A Favored Rejection
March 10, 2011 § 2 Comments
I recently submitted a piece of work to a certain publication that I was and am quite excited about. I was, as you can tell from the heading above, rejected. Now this normally wouldn’t be anything I’d mention here.
Except a certain friend of mine, said some interesting things that got me thinking. I won’t post every rejection, but the idea of public failure being important. That’s something I can actually get behind, especially when it is something I am a) excited about the publication b) impressed by it.
Yesterday I read my rejection and on top of the considerate words and feedback contained in the message itself, the editor provided a link to his publicly posted story notes on all entries.
Anyways. I found it important to post this mostly because the rejection itself was encouraging and I was impressed by the amount of feedback I received. I’m going to be submitting a different story to the anthology, but regardless of the results I look forward to reading the Last Contact Anthology from Triangulation.
My story is #140 in the list, and I’ve copied the notes below.
Reader 1: “This story is too disjointed for me. This may be some sort of experimental writing style. I can’t tell. I don’t really understand the ending either.”
The story opens on the strength of its sharp observations. Camera POV yields a sense of true mystery (since we’re not in character POV and cannot understand motivation). The drawback is that this POV will keep us from identifying with the character to any great degree. So far so good, however. Okay, this is not strict camera POV, but a loose omniscient that gives access to his senses, but not his thoughts. That’s okay as long as it is consistent and serves the story purpose. Some great prose. This is the way I prefer it, simple, effective prose with solid observations, peppered with occasionally brilliant moments (a sense or image delivered in an unexpected way, a flash of metaphor). In this way the moments shine rather than being lost amid so much glitter.

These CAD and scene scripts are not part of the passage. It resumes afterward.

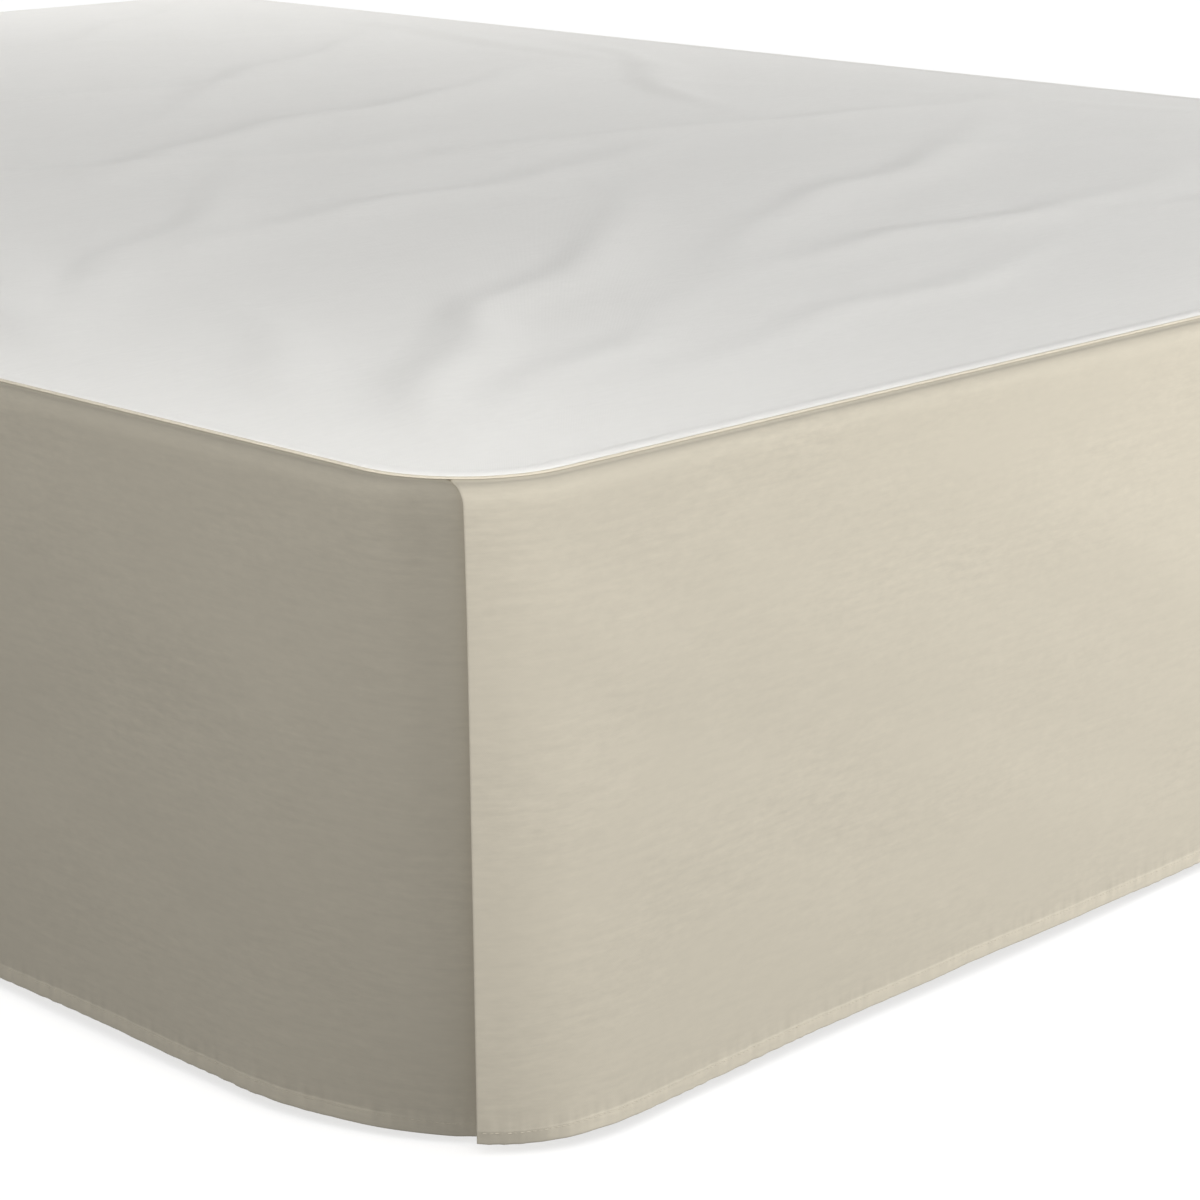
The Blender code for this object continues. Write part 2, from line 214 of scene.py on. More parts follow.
# Where a drop runs behind another one it is sewn this much lower in the seam
SEAM_SHIFT = 0.0012
SEAM_RAMP = 0.003

# The foot drop's free edges slant: (share of the fall, extra length of the drop there)
FREE_END_EXTRA = (
    (0.0, 3.1), (0.06, 2.5), (0.16, 1.8), (0.32, 1.2), (0.48, 0.9), (0.64, 0.5), (1.0, 0),
)

# At the split the hems curl in a little: how far, over what height and what length
CURL = 0.0026
CURL_RISE = 0.070
CURL_REACH = 0.060

# Sewing thread, and the lines that it follows
STITCH_PITCH = 0.0032
STITCH_LENGTH = 0.0026
THREAD = 0.00045
STITCH_WANDER = 0.12
HEM_LINE_STEP = 0.004
HEM_LINE_END = 0.004
DECK_LINE_STEP = 0.01

# What each flat cut adds to its finished size: hems are turned twice, seams once
TURNING = 2 * HEM_DEPTH
SEAM_ALLOWANCE = 0.010

# Camera
CAMERA_PLACE = (-1.7758, -2.0835, 0.7261)
CAMERA_HEADING = radians(43.903)
CAMERA_DROP = radians(15.861)
CAMERA_ROLL = radians(0.164)
CAMERA_LENS = 97.51
SENSOR = 36.0


# -------- small helpers

# Corners of a face from its first one, in steps of (row, column): down the rows first, or across
DOWN_FIRST = ((0, 0), (1, 0), (1, 1), (0, 1))
ACROSS_FIRST = ((0, 0), (0, 1), (1, 1), (1, 0))


def ease(share):
    """A smooth 0 to 1 step."""
    share = min(1.0, max(0.0, share))
    return share * share * (3.0 - 2.0 * share)


def between(rows, distance):
    """Value at a distance in a (distance, value) table, held level past its ends."""
    if distance <= rows[0][0]:
        return rows[0][1]
    for (low, first), (high, second) in zip(rows, rows[1:]):
        if distance <= high:
            return first + (second - first) * (distance - low) / (high - low)
    return rows[-1][1]


def bump_at(distance, width):
    """A soft bell, 1 at no distance."""
    return exp(-((distance / width) ** 2))


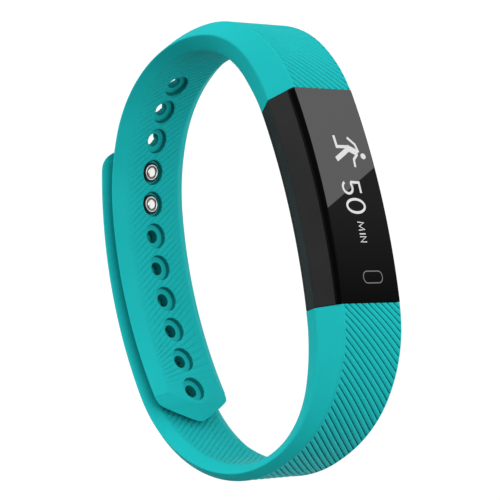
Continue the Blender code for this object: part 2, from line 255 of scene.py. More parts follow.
class End:
    """How a strap's outline closes: its inner and outer faces stop short of the rim."""

    def __init__(self, total, width, inner_stop, outer_stop, zone):
        self.total = total
        self.width = width
        self.inner_stop = inner_stop
        self.outer_stop = outer_stop
        self.zone = zone

    def corners(self, run, outer, inner):
        back = self.total - run
        half = self.width(HALF, max(back, 0.01))
        if back > self.zone:
            return HALF, OUTER_HALF, INNER_HALF, outer, inner
        inner_z = self.width(INNER_HALF, back - self.inner_stop)
        outer_z = self.width(OUTER_HALF, back - self.outer_stop)
        inner *= max(END_THIN, min(1.0, back / self.inner_stop))
        outer *= max(END_THIN, min(1.0, back / self.outer_stop))
        tiny = 0.02 * half
        return half, max(tiny, outer_z), max(tiny, inner_z), outer, inner


POINTED_END = End(HOLE_TOTAL, tip_width, 2.56, 1.74, 5.0)
ROUNDED_END = End(BUCKLE_TOTAL, round_width, 1.9, 1.3, 6.2)


# ---- mesh helpers ----------------------------------------------------------------------------

def add_object(name, bm, mat, smooth=True, crease=32.0):
    bmesh.ops.recalc_face_normals(bm, faces=bm.faces)
    mesh = bpy.data.meshes.new(name)
    bm.to_mesh(mesh)
    bm.free()
    obj = bpy.data.objects.new(name, mesh)
    bpy.context.scene.collection.objects.link(obj)
    if mat:
        mesh.materials.append(mat)
    if smooth:
        mesh.shade_smooth()
        mesh.set_sharp_from_angle(angle=math.radians(crease))
    return obj


def flatten_shading(obj):
    """Large faces keep their own normals, so fillets read as fillets."""
    mod = obj.modifiers.new("shading", 'WEIGHTED_NORMAL')
    mod.weight = 80
    mod.keep_sharp = True
    take_evaluated(obj)
    return obj


def take_evaluated(obj):
    """Replaces the mesh with its evaluated one and drops the modifiers."""
    graph = bpy.context.evaluated_depsgraph_get()
    made = bpy.data.meshes.new_from_object(obj.evaluated_get(graph))
    old = obj.data
    obj.modifiers.clear()
    obj.data = made
    bpy.data.meshes.remove(old)


def skin(bm, rows, slots=None):
    """Closed skin over rows of points; slots, if given, is the material slot of each band."""
    rings = [[bm.verts.new(point) for point in row] for row in rows]
    count = len(rings[0])
    for k, (low, high) in enumerate(zip(rings, rings[1:])):
        for i in range(count):
            j = (i + 1) % count
            face = bm.faces.new((low[i], low[j], high[j], high[i]))
            if slots:
                face.material_index = slots[k][i]
    bm.faces.new(rings[0])
    bm.faces.new(list(reversed(rings[-1])))


def lathe(bm, matrix, profile, sides=48, wall_shade_slot=0):
    """Turned body about the matrix's Z from (radius, height) mm, bottom to top."""
    rows = []
    for radius, height in profile:
        row = []
        for i in range(sides):
            angle = 2.0 * math.pi * i / sides
            point = Vector((radius * math.cos(angle), radius * math.sin(angle), height)) * MM
            row.append(matrix @ point)
        rows.append(row)
    # steep walls of the cutter give the cut recess walls their slot: the darker teal, painted shade
    steep = [abs(b[1] - a[1]) > abs(b[0] - a[0]) for a, b in zip(profile, profile[1:])]
    skin(bm, rows, [[wall_shade_slot if wall else 0] * sides for wall in steep])


def subtract(obj, bm_cutter):
    """Cuts a bmesh out of the object for good."""
    tool = add_object("cutter", bm_cutter, None, smooth=False)
    for slot in obj.data.materials:
        tool.data.materials.append(slot)
    mod = obj.modifiers.new("cut", 'BOOLEAN')
    mod.operation = 'DIFFERENCE'
    mod.solver = 'EXACT'
    mod.object = tool
    take_evaluated(obj)
    bpy.data.objects.remove(tool, do_unlink=True)
    obj.data.shade_smooth()
    obj.data.set_sharp_from_angle(angle=math.radians(STRAP_CREASE))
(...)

Nicely surreal moment on p2.
Overall, I like this. Unfortunately, it’s really not accessible enough for the anthology. This is a sharply described, magical moment and (I suspect) a metaphor, but it is not enough of a story for us.
Slush-o-meter (1-10): 8 A beautifully observed moment of surrealism. The story arc is minimal, though there is a sense of cost to the resolution.
Tagged: Anthologies, Fantasy, happy thoughts, Last Contact, rejections, submissions, Tara Barnett, Triangulation, writing
Very exciting! The slush notes are above and beyond. Did you write the story for the anthology?
Specifically for? I didn’t actually. It did however fit better than anything I had. Now I’m working on something written tailor made for the anthology. When I can fit in the time for it that is.